Supplied information

+ + + + +

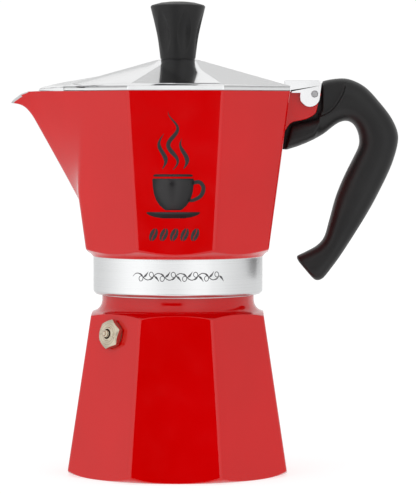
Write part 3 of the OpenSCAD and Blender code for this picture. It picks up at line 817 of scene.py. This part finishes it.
def make_emblem():
    """A steaming cup on a saucer over a row of coffee beans."""
    bowl = [(121.2, -3.4, 3.4), (121.9, -4.4, 4.4), (123.4, -6.0, 6.0), (125.6, -7.5, 7.5),
            (128.4, -8.5, 8.5),
            (131.6, -9.0, 9.0), (134.6, -9.2, 9.2), (135.3, -9.0, 9.0)]
    saucer = [(117.6, -4.6, 4.6), (118.1, -8.0, 8.0), (118.9, -10.4, 10.4), (119.6, -11.6, 11.6),
              (120.1, -11.9, 11.9),
              (120.4, -11.6, 11.6)]
    ellipse = [(136.1, -8.3, 8.3), (136.5, -8.8, 8.8), (136.9, -8.6, 8.6), (137.2, -7.6, 7.6)]
    strips = [slices([(z, a + EMBLEM_X, b + EMBLEM_X) for z, a, b in rows]) for rows in (bowl, saucer,
                                                                                         ellipse)]
    handle = spline([(8.3, 133.2), (11.6, 133.7), (13.4, 131.2), (12.2, 127.6), (8.6, 125.6), (6.6, 125.8)],
                    6)
    strips.append(ribbon([(u + EMBLEM_X, z) for u, z in handle], [(0, 1.7), (0.5, 1.9), (1, 1.2)]))
    for u, low, high, sway in ((-4.7, 139.6, 155.2, 1.5), (0, 139.2, 165, 2.1), (4.7, 139.6, 153, 1.5)):
        path = [(EMBLEM_X + u + sway * math.sin(2 * math.pi * t * (high - low) / 14.5), mix(low, high, t))
                for t in (k / 40 for k in range(41))]
        strips.append(ribbon(path, [(0, 0.3), (0.3, 2.0), (0.6, 1.7), (1, 0.1)]))
    for k in range(5):
        strips += bean(EMBLEM_X + 0.4 + 4.6 * (k - 2), 110.3, 1.75, 2.9, 0.28)
    return raised("cup_emblem", strips, on_facet, 0.06, INK)


def make_flourish():
    """A scrolling vine with leaves round the front of the collar."""
    strips = []

    def stem(t):
        return mix(-20.5, 19.5, t), 91.4 + 1.5 * math.sin(2 * math.pi * 4 * t)
    strips.append(ribbon([stem(k / 120) for k in range(121)], [(0, 0.1), (0.05, 0.4), (0.95, 0.4), (1, 0.1)]))
    for k in range(8):
        t = (k + 0.62) / 8
        u, z = stem(t)
        up = 1 if k % 2 else -1
        curl = []
        for i in range(31):
            a = i / 30 * 1.45 * 2 * math.pi
            reach = 2.0 * (1 - i / 36)
            curl.append((u + 0.4 + 1.5 * i / 30 + reach * math.sin(a) * 0.85,
                         z + up * (2.0 - reach * math.cos(a))))
        strips.append(ribbon(curl, [(0, 0.34), (0.7, 0.3), (1, 0.2)]))
        leaf_u, leaf_z = stem(t + 0.055)
        leaf = [(leaf_u + 2.5 * i / 12, leaf_z - up * (2.6 * i / 12 - 0.5 * math.sin(math.pi * i / 12)))
                for i in range(13)]
        strips.append(ribbon(leaf, [(0, 0.1), (0.45, 1.0), (1, 0.08)]))
    # The vine's lines are raised dark grey sheets: painted shade in place of cut grooves.
    return raised("collar_ornament", strips, on_collar, 0.02, ENGRAVED_SHADE)


SPRING_LOW, SPRING_HIGH, VALVE_TRAVEL = -7.85, -1.65, 1.5


def make_valve_spring():
    """Coil between the chamber's shoulder and the piston's disc."""
    coil_r, wire_r, turns, sides, steps = 2.4, 0.22, 4.5, 8, 24
    low, high = SPRING_LOW + wire_r, SPRING_HIGH - wire_r
    verts, faces = [], []
    last = round(turns * steps)
    for i in range(last + 1):
        a = 2 * math.pi * i / steps
        z = mix(low, high, i / last)
        for k in range(sides):
            b = 2 * math.pi * k / sides
            r = coil_r + wire_r * math.cos(b)
            verts.append((r * math.cos(a), r * math.sin(a), z + wire_r * math.sin(b)))
    for i in range(last):
        for k in range(sides):
            m = (k + 1) % sides
            faces.append((i * sides + k, i * sides + m, (i + 1) * sides + m, (i + 1) * sides + k))
    faces += [tuple(range(sides)), tuple(range(last * sides, (last + 1) * sides))]
    return place_valve(add_mesh("valve_coil", verts, faces, [STEEL], weighted=False))


def squash_spring(spring):
    """Gives the coil its own copy of its mesh."""
    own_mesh(spring)


spring = make_valve_spring()
pieces = [
    (spring, "boiler", "valve_spring", "steel"),
    (make_boiler(), "boiler", "boiler", "red_paint"),
    (make_valve_body(), "boiler", "valve_body", "nickel_brass"),
    (make_valve_pin(), "valve_pin", "valve_piston", "nickel_brass"),
    (make_collector(), "collector", "collector", "red_paint"),
    (make_lug(), "collector", None, "red_paint"),
    (make_emblem(), "collector", None, "black_plastic"),
    (make_flourish(), "collector", None, "aluminium"),
    (make_handle(), "collector", "handle", "black_plastic"),
    (cad_copy("lid_sheet", "lid", SHEET, 0.32), "lid", "lid", "lid_aluminium"),
    (make_knob(), "lid", "knob", "black_plastic"),
]
for piece, body, node, paint in pieces:
    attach(piece, body)
    if node:
        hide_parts(node)
squash_spring(spring)

kept = {"valve_washer": FIBRE, "valve_seat": BRASS, "funnel_cup": SPUN, "funnel_stem": SPUN,
        "funnel_sieve": STEEL, "gasket": RUBBER, "filter_plate": STEEL, "riser_column": BARE,
        "riser_cap": BARE,
        "hinge_pin": STEEL, "knob_insert": BRASS, "knob_screw": STEEL, "knob_washer": STEEL}
for name, material in kept.items():
    slots = nodes[name].material_slots
    if not slots:
        nodes[name].data.materials.append(material)
    for s in slots:
        s.material = material


# ---------------------------------------------------------------- floor, light and camera

def make_floor():
    floor = add_mesh("floor", [(-4000, -4000, -0.05), (4000, -4000, -0.05), (4000, 4000, -0.05),
                               (-4000, 4000, -0.05)],
                     [(0, 1, 2, 3)], [], weighted=False)
    f = Finish("white sweep", (0.45, 0.45, 0.45), 0.9)
    f.set(f.shader, "Specular IOR Level", 0.0)
    f.set(f.shader, "Emission Color", (1, 1, 1, 1))
    f.set(f.shader, "Emission Strength", 0.7)
    floor.data.materials.append(f.mat)
    floor.visible_glossy = False


def make_world():
    """White studio, dimmer at the sides, with two dark panels in front: one above the horizon, one below."""
    world = bpy.data.worlds.new("studio")
    bpy.context.scene.world = world
    world.use_nodes = True
    tree = world.node_tree

    def new(kind, **props):
        node = tree.nodes.new(kind)
        for key, value in props.items():
            setattr(node, key, value)
        return node

    def put(node, socket, value):
        if isinstance(value, bpy.types.NodeSocket):
            tree.links.new(value, node.inputs[socket])
        else:
            node.inputs[socket].default_value = value

    def maths(operation, a, b=0.0):
        node = new("ShaderNodeMath", operation=operation)
        put(node, 0, a)
        put(node, 1, b)
        return node.outputs[0]

    direction = new("ShaderNodeSeparateXYZ")
    put(direction, 0, new("ShaderNodeTexCoord").outputs["Generated"])
    x, y, z = direction.outputs
    azimuth = maths("ARCTAN2", x, maths("MULTIPLY", y, -1.0))
    height = maths("ARCSINE", z)

    def level(value, points):
        """Piecewise level of a value in radians, from (degrees, level) points."""
        ramp = new("ShaderNodeValToRGB")
        put(ramp, 0, maths("MULTIPLY", maths("ADD", value, math.pi), 1 / (2 * math.pi)))
        elements = ramp.color_ramp.elements
        while len(elements) > 1:
            elements.remove(elements[-1])
        for i, (degrees, grey) in enumerate(points):
            element = elements[0] if i == 0 else elements.new((degrees + 180) / 360)
            element.position = (degrees + 180) / 360
            element.color = (grey, grey, grey, 1)
        return ramp.outputs[0]

    round_about = level(azimuth, AROUND)
    window = maths("MULTIPLY", level(azimuth, WINDOW_ACROSS), level(height, WINDOW_UP))
    light = maths("MULTIPLY", round_about, maths("SUBTRACT", 1.0, window))
    light = maths("MULTIPLY", light, level(height, UPWARDS))
    seen = new("ShaderNodeMixShader")
    studio, plain = new("ShaderNodeBackground"), new("ShaderNodeBackground")
    put(studio, "Color", light)
    put(studio, "Strength", 1.0)
    put(plain, "Color", (1, 1, 1, 1))
    put(plain, "Strength", 1.02)
    put(seen, 0, new("ShaderNodeLightPath").outputs["Is Camera Ray"])
    put(seen, 1, studio.outputs[0])
    put(seen, 2, plain.outputs[0])
    output = next(n for n in tree.nodes if n.type == "OUTPUT_WORLD")
    put(output, "Surface", seen.outputs[0])


AROUND = [(-180, 0.95), (-150, 0.78), (-130, 0.74), (-105, 0.84), (-88, 1.0), (-66, 1.24), (-36, 1.26),
          (-24, 1.05),
          (8, 1.0), (16, 1.28), (34, 1.22), (60, 0.92), (85, 0.78), (110, 0.75), (150, 0.86), (180, 0.95)]
WINDOW_ACROSS = [(-26, 0), (-21, 1), (5.5, 1), (9, 0)]
WINDOW_UP = [(-27, 0), (-24, 1), (-10.5, 1), (-8.5, 0), (3.5, 0), (5.5, 1), (18, 1), (20.5, 0)]
UPWARDS = [(-60, 0.9), (0, 1.0), (33, 0.97), (48, 0.86), (90, 0.8)]


# Place in mm, downward pitch and turn in radians, focal length in mm
CAMERA_AT, CAMERA_DOWN, CAMERA_TURN, CAMERA_LENS = (28.35, -1366.87, 161.87), 0.0430, 0.0107, 217.9


def make_camera():
    data = bpy.data.cameras.new("camera")
    camera = bpy.data.objects.new("camera", data)
    bpy.context.scene.collection.objects.link(camera)
    camera.location = Vector(CAMERA_AT) * MM
    camera.rotation_euler = (math.pi / 2 - CAMERA_DOWN, 0, CAMERA_TURN)
    data.lens = CAMERA_LENS
    data.clip_start, data.clip_end = 0.05, 20
    bpy.context.scene.camera = camera


make_floor()
make_world()
make_camera()
bpy.context.scene.view_settings.view_transform = "Standard"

+ + + + +

Exercise details
From the opening line of the data above through the line that contains "strips = []", please print each line as it stands and only those lines.

Expected answer
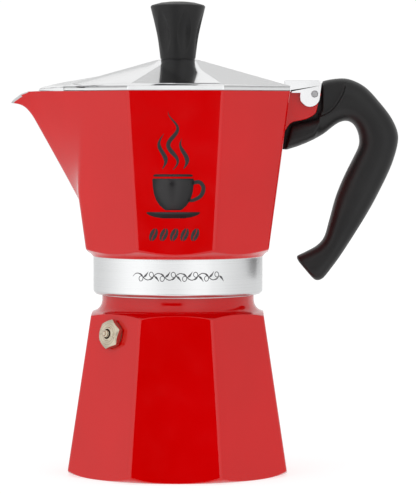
Write part 3 of the OpenSCAD and Blender code for this picture. It picks up at line 817 of scene.py. This part finishes it.
def make_emblem():
    """A steaming cup on a saucer over a row of coffee beans."""
    bowl = [(121.2, -3.4, 3.4), (121.9, -4.4, 4.4), (123.4, -6.0, 6.0), (125.6, -7.5, 7.5),
            (128.4, -8.5, 8.5),
            (131.6, -9.0, 9.0), (134.6, -9.2, 9.2), (135.3, -9.0, 9.0)]
    saucer = [(117.6, -4.6, 4.6), (118.1, -8.0, 8.0), (118.9, -10.4, 10.4), (119.6, -11.6, 11.6),
              (120.1, -11.9, 11.9),
              (120.4, -11.6, 11.6)]
    ellipse = [(136.1, -8.3, 8.3), (136.5, -8.8, 8.8), (136.9, -8.6, 8.6), (137.2, -7.6, 7.6)]
    strips = [slices([(z, a + EMBLEM_X, b + EMBLEM_X) for z, a, b in rows]) for rows in (bowl, saucer,
                                                                                         ellipse)]
    handle = spline([(8.3, 133.2), (11.6, 133.7), (13.4, 131.2), (12.2, 127.6), (8.6, 125.6), (6.6, 125.8)],
                    6)
    strips.append(ribbon([(u + EMBLEM_X, z) for u, z in handle], [(0, 1.7), (0.5, 1.9), (1, 1.2)]))
    for u, low, high, sway in ((-4.7, 139.6, 155.2, 1.5), (0, 139.2, 165, 2.1), (4.7, 139.6, 153, 1.5)):
        path = [(EMBLEM_X + u + sway * math.sin(2 * math.pi * t * (high - low) / 14.5), mix(low, high, t))
                for t in (k / 40 for k in range(41))]
        strips.append(ribbon(path, [(0, 0.3), (0.3, 2.0), (0.6, 1.7), (1, 0.1)]))
    for k in range(5):
        strips += bean(EMBLEM_X + 0.4 + 4.6 * (k - 2), 110.3, 1.75, 2.9, 0.28)
    return raised("cup_emblem", strips, on_facet, 0.06, INK)


def make_flourish():
    """A scrolling vine with leaves round the front of the collar."""
    strips = []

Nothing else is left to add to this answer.